Der angeklagte Polizist habe "versucht, mich leise zu stellen, zu verstummen", erklärte der 19-Jährige, Sohn einer Ärztin und zumindest äußerlich dem Angeklagten körperlich unterlegen. Er habe nur auf seine Lage aufmerksam machen wollen: "Ich habe nur passiven Widerstand geleistet. Ich wollte nur Klarheit, warum ich zu Boden geworfen wurde, nur weil ich meinen Ausweis nicht herzeigen wollte." Auf die erlittenen Verletzungen angesprochen, meinte der 19-Jährige: "Meine Ader war offen und Blut ist raus gespritzt. Ich war selber aus der Fassung, dass das alles so eskaliert ist". Er habe sieben bis zehn Tage Schmerzen gehabt.

Mehrere Kollegen des Angeklagten berichteten im Anschluss übereinstimmend, der 19-Jährige habe sich "heftig gewehrt", sei "äußerst aggressiv" gewesen und habe "unbedingt freikommen" wollen. Man habe diesen zunächst auch mit dem Mord in Zusammenhang gebracht, aufgrund dessen es überhaupt eine Polizei-Absperrung gab, weil der Mann bei sommerlichen Temperaturen eine Wollhaube sowie eine dicke Bomberjacke trug. Die Polizei befürchtete, der winterlich gekleidete Mann könnte etwas mit den Schüssen zu tun haben und unter der Jacke womöglich eine Waffe verstecken.

Der 24-jährige Polizist, der den 19-Jährigen an der Polizei-Absperrung aufgehalten, zur Ausweisleistung aufgefordert und per Schulterwurf zu Boden befördert hatte, hat diesen sogar zivilrechtlich auf Schadenersatz verklagt. Ein Verfahren ist auf bezirksgerichtlicher Ebene anhängig. Der junge Polizist macht den 19-Jährigen für einen dreiwöchigen Krankenstand verantwortlich, weil dieser ihn "zu Boden gerissen" habe, wie der 24-Jährige als Zeuge im Grauen Haus sagte: "Ich habe fünf Tage ohne Schmerzmittel nicht schlafen können."

Die Staatsanwältin betonte daraufhin, die Anklagebehörde habe ein Verfahren gegen den 19-Jährigen wegen versuchten Widerstands gegen die Staatsgewalt sowie schwerer Körperverletzung eingestellt. Die Polizei habe diese Einstellung auch akzeptiert: "Es hat keinen Fortführungsantrag gegeben."

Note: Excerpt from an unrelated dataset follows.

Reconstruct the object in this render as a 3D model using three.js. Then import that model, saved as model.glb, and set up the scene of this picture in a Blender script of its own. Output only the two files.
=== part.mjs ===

Nachdem sämtliche zur Verhandlung geladene Polizisten auffallend übereinstimmend den angeblich gewaltbereiten 19-Jährigen beschrieben hatten, verlangte die Staatsanwältin die Ladung und zeugenschaftliche Befragung des Imbisslokal-Betreibers, der die Szenen mit seinem Smartphone aufgezeichnet hatte. "Zur Waffengleichheit", wie die Anklägerin betonte. Das Gericht hatte diesen Zeugen - im Unterschied zu den an der Amtshandlung beteiligten Polizeibeamten - geladen. Der Senat wies diesen Beweisantrag nach kurzer Beratung ab.

Verhandlung in Wien wurde vertagt

Eine weibliche Polizeibeamtin, die sehr wohl eine Ladung erhalten hatte, hatte sich kurz vor Verhandlungsbeginn krankheitsbedingt entschuldigt. Ihre schriftlichen Aussagen wollte der vorsitzende Richter verlesen, wogegen sich nun die Staatsanwältin aussprach. Sie bestand auf ihrer persönlichen Aussage vor Gericht. "Dann gibt es heute kein Urteil", stellte der Richter darauf fest.

Die Verhandlung wurde schließlich auf den 21. Februar vertagt - zur Ladung der Polizistin sowie des Imbisslokal-Betreibers, den der Richter nun doch laden möchte. Dem Angeklagten drohen im Fall einer anklagekonformen Verurteilung secs Monate bis fünf Jahre Haft. Er wurde von der Landespolizeidirektion auch nach Einbringen der Anklage nicht suspendiert. Er arbeitet derzeit in Teilzeit und versieht Innendienst.